The first cool thing I spotted were what looked like red beans. Identical to a black bean, but a vibrant shade of red or orange. They are actually seeds from a tree, but then again, aren’t all beans just seeds? I did wonder if they can be cooked and eaten, as they look so much like regular beans. The pods are pretty cool, curved and spiky. They open as they dry out, and I found ones in various stages of progress.

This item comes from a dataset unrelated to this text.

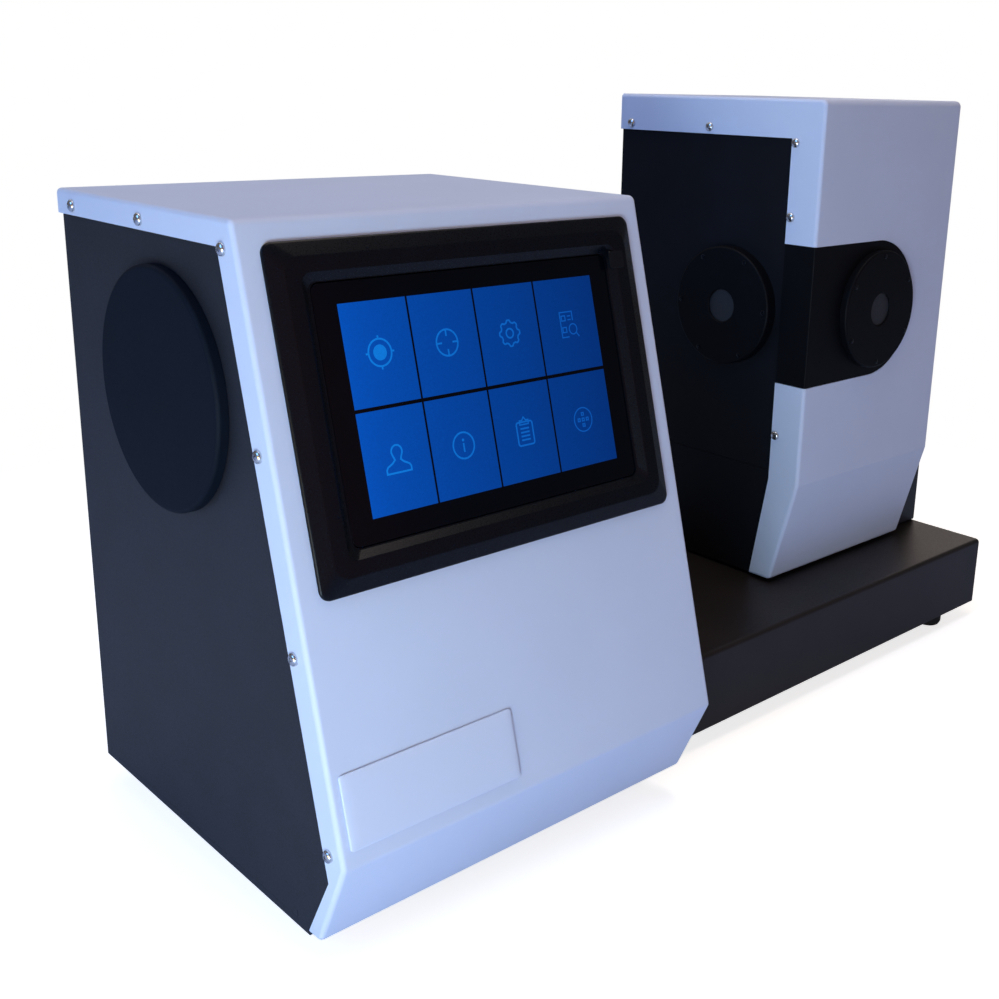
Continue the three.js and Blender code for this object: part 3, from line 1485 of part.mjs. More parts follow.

The next cool thing I found was a giant leaf cutter ant colony. Leaf cutter ants can strip an entire tree in a few hours. In other words, they can wreak great havoc. The colony I found was quite large, with several interconnected openings. Bob said he’d give me some poison to take with me next time. If I do, you can bet I’ll be dropping it in and running. I’d hate to have all the ants I saw today heading in my direction.

Leaf cutter ant colony.

Leaf cutter ant colony.

Once I got down to river–after carefully avoiding several other, smaller ant nests–I found a cow horn that had apparently been shed (see image above). Either it’s the tip of a horn or there’s a very miniature, hornless cow wandering around somewhere.

I also saw some rather large fungi down at the river and on my way back up to the farm I happened to notice an interesting bit of fungus growing atop a fence post. Fungi are cool; there are all manner of them around here, in all shapes and colours, though they are most prevalent during the rainy season.